I'm not in any way, shape or form advocating for people to buy either brand or suggesting that I will replace my terrible couch with one of these options. My only thought is this:
Campaign Living, Burrow and other companies like them could disrupt the furniture industry in a way similar to bed-in-a-box mattresses. They offer better-quality products at a lower price point, and they produce furniture that can change with the consumer's life. Burrow's furniture is modular, so a consumer with a loveseat could order an extra seat to make it a sofa or even add a chaise farther down the line. Campaign offers a lifetime warranty on its frame, and as consumers move or redecorate their spaces, they can order new slipcovers to change their look without having to buy a new piece.
How I feel about these sofas is similar to how I feel about new construction in Chicago. All around, new condos are going up, but they're filled with all the luxurious amenities that I — and many like me — can't afford and normally wouldn't buy in a starter home or apartment. Granite countertops, stainless steel appliances, high-quality flooring — these are all things that after 10 years I might consider putting in my home, but right now, I don't need them and I could care less. I just want to be able to paint my walls and hang my stuff. This is only part of a larger conversation about affordable housing in the city and how luxury condos affect other homes, but it's one I think about often.

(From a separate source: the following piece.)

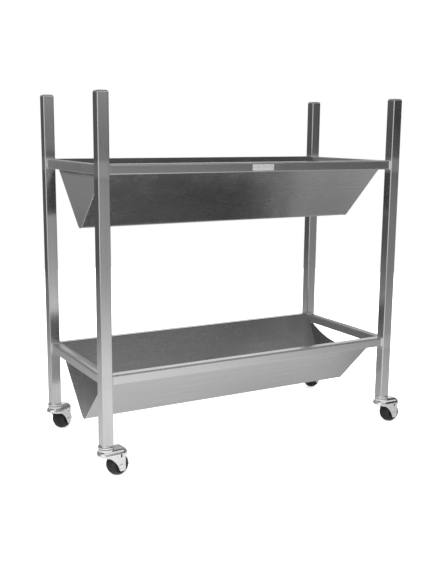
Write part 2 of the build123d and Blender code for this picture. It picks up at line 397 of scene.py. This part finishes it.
def tread_section(turn_steps):
    """Section of the tread band: a crowned face, eased shoulders and two fine moulded grooves.

    The crown is a circle about the wheel's middle, and each groove a bell-shaped dip in it.
    """
    face_y = np.linspace(0, TREAD_HALF_WIDTH - 0.8 * MM, 24)
    crown = np.sqrt(BALL_RADIUS ** 2 - face_y ** 2)
    groove = TREAD_GROOVE_DEPTH * np.exp(-(((face_y - TREAD_GROOVE_PLACE) / (0.5 * MM)) ** 2))
    shoulder = math.sqrt(BALL_RADIUS ** 2 - TREAD_HALF_WIDTH ** 2)
    face = np.stack([crown - groove, face_y], axis=1)
    side = np.array([
        (shoulder - 0.25 * MM, TREAD_HALF_WIDTH - 0.2 * MM),
        (shoulder - 0.8 * MM, TREAD_HALF_WIDTH),
        (TREAD_INNER_RADIUS, TREAD_HALF_WIDTH),
        (TREAD_INNER_RADIUS, 0.0),
    ])
    return np.repeat(both_sides(np.concatenate([face, side])[::-1])[None], turn_steps, axis=0)


def plate_grid(centre, half_length, half_height, corner, thickness):
    """Flat plate against a face that looks along -Y, with a round edge and a line pressed in it.

    Rows are rounded rectangles that step in from the back edge, over the rounded front edge,
    across the pressed line and toward the middle.
    """
    inset = np.array([0.0, 0.0, 0.1, 0.35, 1.3, 1.5, 1.8, 2.0, 4.0]) * MM
    rise = np.array([0.0, 0.7, 0.93, 1.0, 1.0, 0.86, 0.86, 1.0, 1.0]) * thickness
    rows = []
    for step, height in zip(inset, rise):
        line, _ = rounded_box_line(
            half_length - step, half_height - step, max(corner - step, 0.2 * MM), PLATE_STEPS
        )
        rows.append(np.stack([line[:, 0], np.full(PLATE_STEPS, -height), line[:, 1]], axis=1))
    return np.array(centre) + np.array(rows), False


def rivet_grid(centre, radius):
    """Dome head against a face that looks along -Y: circles that shrink over a low ellipse."""
    rise = np.linspace(0, math.pi / 2, 7)[:-1, None]
    turn = np.linspace(0, 2 * math.pi, 24, endpoint=False)[None, :]
    reach = radius * np.cos(rise)
    grid = np.stack([
        reach * np.cos(turn),
        -0.55 * radius * np.sin(rise) * np.ones_like(turn),
        reach * np.sin(turn),
    ], axis=-1)
    return np.array(centre) + grid, False


# Node helpers


def linear(hex_code):
    """Linear colour of an sRGB hex value."""
    parts = [int(hex_code[i:i + 2], 16) / 255 for i in (0, 2, 4)]
    return (*(c / 12.92 if c <= 0.04045 else ((c + 0.055) / 1.055) ** 2.4 for c in parts), 1.0)


def add_node(tree, kind, inputs=None, **settings):
    """Add a node, set its properties, and set or link its inputs."""
    made = tree.nodes.new(kind)
    for name, value in settings.items():
        setattr(made, name, value)
    for name, value in (inputs or {}).items():
        if isinstance(value, bpy.types.NodeSocket):
            tree.links.new(value, made.inputs[name])
        else:
            made.inputs[name].default_value = value
    return made


def new_material(name, **shader_values):
    """Material with one shader, whose even values are set on its own sockets."""
    material = bpy.data.materials.new(name)
    material.use_nodes = True
    tree = material.node_tree
    tree.nodes.clear()
    shader = add_node(tree, "ShaderNodeBsdfPrincipled", shader_values)
    add_node(tree, "ShaderNodeOutputMaterial", {"Surface": shader.outputs[0]})
    return material, tree, shader


def stretched_noise(tree, size_mm, detail=2.0, roughness=0.5):
    """Noise whose features have the given real sizes in millimetres along X, Y and Z."""
    place = add_node(tree, "ShaderNodeTexCoord")
    scaled = add_node(
        tree, "ShaderNodeMapping",
        {"Vector": place.outputs["Object"], "Scale": [1 / (s * MM) for s in size_mm]},
    )
    noise = add_node(
        tree, "ShaderNodeTexNoise",
        {"Vector": scaled.outputs[0], "Scale": 1.0, "Detail": detail, "Roughness": roughness},
    )
    return noise.outputs["Fac"]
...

To me, I see these sofas as the equivalent of a starter home with the potential to become a nicer home without having to actually buy a new home. I don't know how long these sofas are really built to last — the companies are just too young at this point — but if the quality is there, then I could see a real shift in consumer expectations for furniture longevity.
Maybe we'll see that shift. Maybe we won't. A million factors could affect it, but for now, it's at least a rift I plan to watch closely.
And now every website I go to has ads for Campaign and Burrow on it, so I hope writing this was all worth it to someone.